▶ _EXERCISE TASK_
Among the lines below, keep only those from the one containing "makeSheet()" through the one containing "cad_parts[node].hide_render = cad_parts[node].hide_viewport", and reproduce them exactly.

▶ _DATA PROVIDED_
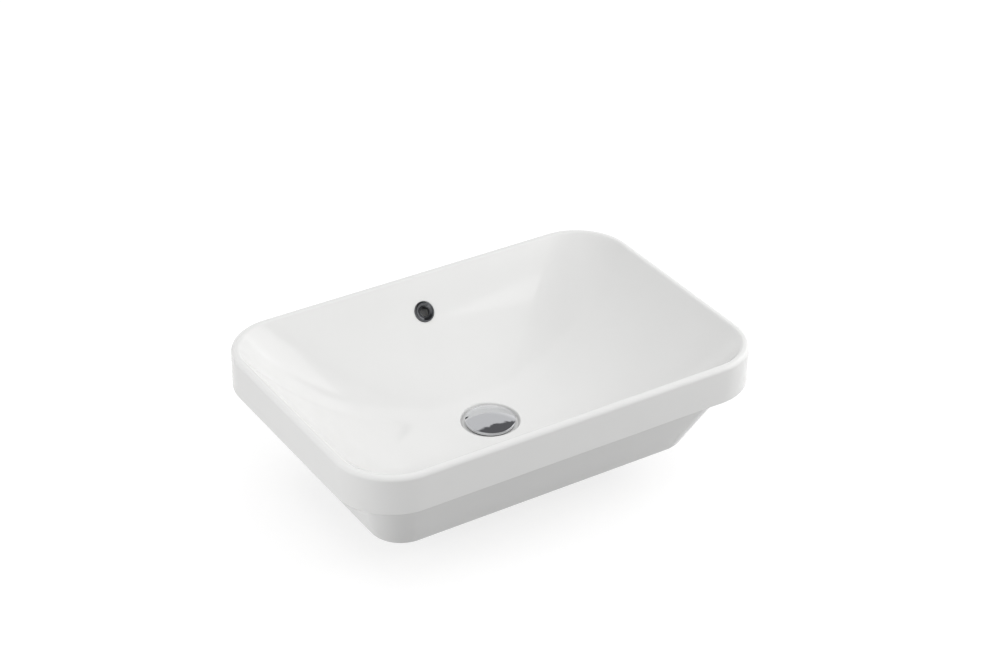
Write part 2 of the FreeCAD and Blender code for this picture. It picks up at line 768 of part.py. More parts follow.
def biarc(start, startWay, finish, finishWay):
    """Two tangent arcs between two points with given directions."""
    span = finish - start
    bend = 2 * (1 - startWay.dot(finishWay))
    lean = span.dot(startWay + finishWay)
    reach = (math.sqrt(lean ** 2 + bend * span.dot(span)) - lean) / bend
    middle = (start + finish + (startWay - finishWay) * reach) / 2
    return [halfArc(start, startWay, middle), halfArc(finish, finishWay * -1, middle)]


def makeSpring():
    """Round wire wound at a steady pitch between the end plug and the cam."""
    wire = worth("springWire")
    radius = worth("springDiameter / 2 - springWire / 2")
    low = worth("springFoot") + wire / 2
    high = worth("camFoot") - wire / 2
    halves = round(worth("springTurns") * 2)
    step = (high - low) / halves

    def place(half):
        turn = math.pi * half
        return Vector(radius * math.cos(turn), radius * math.sin(turn), low + step * half)

    def way(half):
        turn = math.pi * half
        run = radius * math.pi
        return Vector(-run * math.sin(turn), run * math.cos(turn), step).normalize()

    edges = []
    for half in range(halves):
        arcs = biarc(place(half), way(half), place(half + 1), way(half + 1))
        edges += [arc.toShape() for arc in arcs]
    path = Part.Wire(Part.__sortEdges__(edges))
    ring = Part.Wire(Part.makeCircle(wire / 2, place(0), way(0)))
    spring = document.addObject("Part::Feature", "cartridge_spring")
    spring.Shape = path.makePipeShell([ring], True, False)
    reportGap(path, wire, halves)
    return spring


def reportGap(path, wire, halves):
    """Print the least gap between the wire's turns, measured on points of its centre line."""
    perHalf = 16
    points = path.discretize(halves * perHalf + 1)
    apart = perHalf
    gaps = [points[i].distanceToPoint(points[j])
            for i in range(len(points)) for j in range(i + apart, len(points))]
    print(f"least gap of the spring to itself: {min(gaps) - wire:.2f} mm")


def makeAll():
    basin = makeBasin()
    ring = makeOverflowRing()
    placeOverflowRing(ring)
    return [
        basin,
        ring,
        makeWasteBody(),
        makeRing("flange_gasket", "tubeRadius + tubeFit", "flangeRadius - gasketInset", "seatLevel",
                 "gasketTop"),
        makeTaperWasher(),
        makeRing("slip_washer", "tubeRadius + tubeFit", "slipDiameter / 2", "nutTop", "slipTop"),
        makeBacknut(),
        makeCap(),
        makeCapSeal(),
        makePlunger(),
        makeIndexCam(),
        makeHousing(),
        makeGlandRing(),
        makeCartridgePlug(),
        makeSpring(),
    ]


def check(parts):
    """Stop if any object failed or any sub-part has no sound solid."""
    for item in document.Objects:
        if "Invalid" in item.State or "Error" in item.State:
            raise RuntimeError(f"{item.Name} failed: {item.State}")
    for part in parts:
        if part.Shape.isNull() or not part.Shape.isValid() or not part.Shape.Solids:
            raise RuntimeError(f"{part.Label} has no sound solid")


makeSheet()
subParts = makeAll()
document.recompute()
check(subParts)
os.makedirs("parts", exist_ok=True)
for subPart in subParts:
    subPart.Shape.exportStep(f"parts/{subPart.Label}.step")
    print(f"{subPart.Label}: {len(subPart.Shape.Solids)} solid, {subPart.Shape.Volume / 1000:.2f} cm3")
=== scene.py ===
import math

import bmesh
import bpy
import numpy as np
from mathutils import Matrix, Vector


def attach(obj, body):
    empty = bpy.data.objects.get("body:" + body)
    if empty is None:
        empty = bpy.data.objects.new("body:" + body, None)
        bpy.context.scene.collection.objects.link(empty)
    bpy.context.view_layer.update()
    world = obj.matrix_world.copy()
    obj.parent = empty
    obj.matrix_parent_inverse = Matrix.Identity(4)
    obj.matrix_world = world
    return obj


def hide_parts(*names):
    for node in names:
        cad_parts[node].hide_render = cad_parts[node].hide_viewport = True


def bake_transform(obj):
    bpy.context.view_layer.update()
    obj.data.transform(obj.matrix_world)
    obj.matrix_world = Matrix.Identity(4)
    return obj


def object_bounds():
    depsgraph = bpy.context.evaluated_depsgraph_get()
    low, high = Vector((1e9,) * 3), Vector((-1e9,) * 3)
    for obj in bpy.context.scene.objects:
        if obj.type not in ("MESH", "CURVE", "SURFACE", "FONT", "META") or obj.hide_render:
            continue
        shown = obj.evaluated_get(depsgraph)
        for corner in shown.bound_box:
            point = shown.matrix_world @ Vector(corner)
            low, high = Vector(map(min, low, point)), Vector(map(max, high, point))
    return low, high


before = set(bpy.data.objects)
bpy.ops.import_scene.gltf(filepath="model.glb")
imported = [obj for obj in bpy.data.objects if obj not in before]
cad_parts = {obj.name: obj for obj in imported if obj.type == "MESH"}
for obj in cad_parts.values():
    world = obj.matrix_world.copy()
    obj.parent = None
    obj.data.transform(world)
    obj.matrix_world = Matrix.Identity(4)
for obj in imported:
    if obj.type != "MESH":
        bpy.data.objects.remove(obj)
cadBounds = [list(corner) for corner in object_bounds()]
mm = 0.001
print("frame loaded:", len(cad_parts), "nodes")


# Quads between the neighbouring points of a grid. The columns run round and close on
# themselves, and the rows do too where wrap is set.
def gridFaces(grid, wrap):
    rowCount, columnCount = grid.shape[:2]
    row = np.arange(rowCount if wrap else rowCount - 1)[:, None]
    column = np.arange(columnCount)[None, :]
    nextRow, nextColumn = (row + 1) % rowCount, (column + 1) % columnCount
    corners = [(row, column), (row, nextColumn), (nextRow, nextColumn), (nextRow, column)]
    quads = [down * columnCount + across + 0 * (row + column) for down, across in corners]
    return np.stack(quads, axis=-1).reshape(-1, 4)


# Six times the volume inside a grid's quads, each cut into two triangles.
def insideVolume(points, quads):
    a, b, c, d = (points[quads[:, corner]] for corner in range(4))
    return (np.cross(b, c) * a).sum() + (np.cross(c, d) * a).sum()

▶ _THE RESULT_
makeSheet()
subParts = makeAll()
document.recompute()
check(subParts)
os.makedirs("parts", exist_ok=True)
for subPart in subParts:
    subPart.Shape.exportStep(f"parts/{subPart.Label}.step")
    print(f"{subPart.Label}: {len(subPart.Shape.Solids)} solid, {subPart.Shape.Volume / 1000:.2f} cm3")
=== scene.py ===
import math

import bmesh
import bpy
import numpy as np
from mathutils import Matrix, Vector


def attach(obj, body):
    empty = bpy.data.objects.get("body:" + body)
    if empty is None:
        empty = bpy.data.objects.new("body:" + body, None)
        bpy.context.scene.collection.objects.link(empty)
    bpy.context.view_layer.update()
    world = obj.matrix_world.copy()
    obj.parent = empty
    obj.matrix_parent_inverse = Matrix.Identity(4)
    obj.matrix_world = world
    return obj


def hide_parts(*names):
    for node in names:
        cad_parts[node].hide_render = cad_parts[node].hide_viewport = True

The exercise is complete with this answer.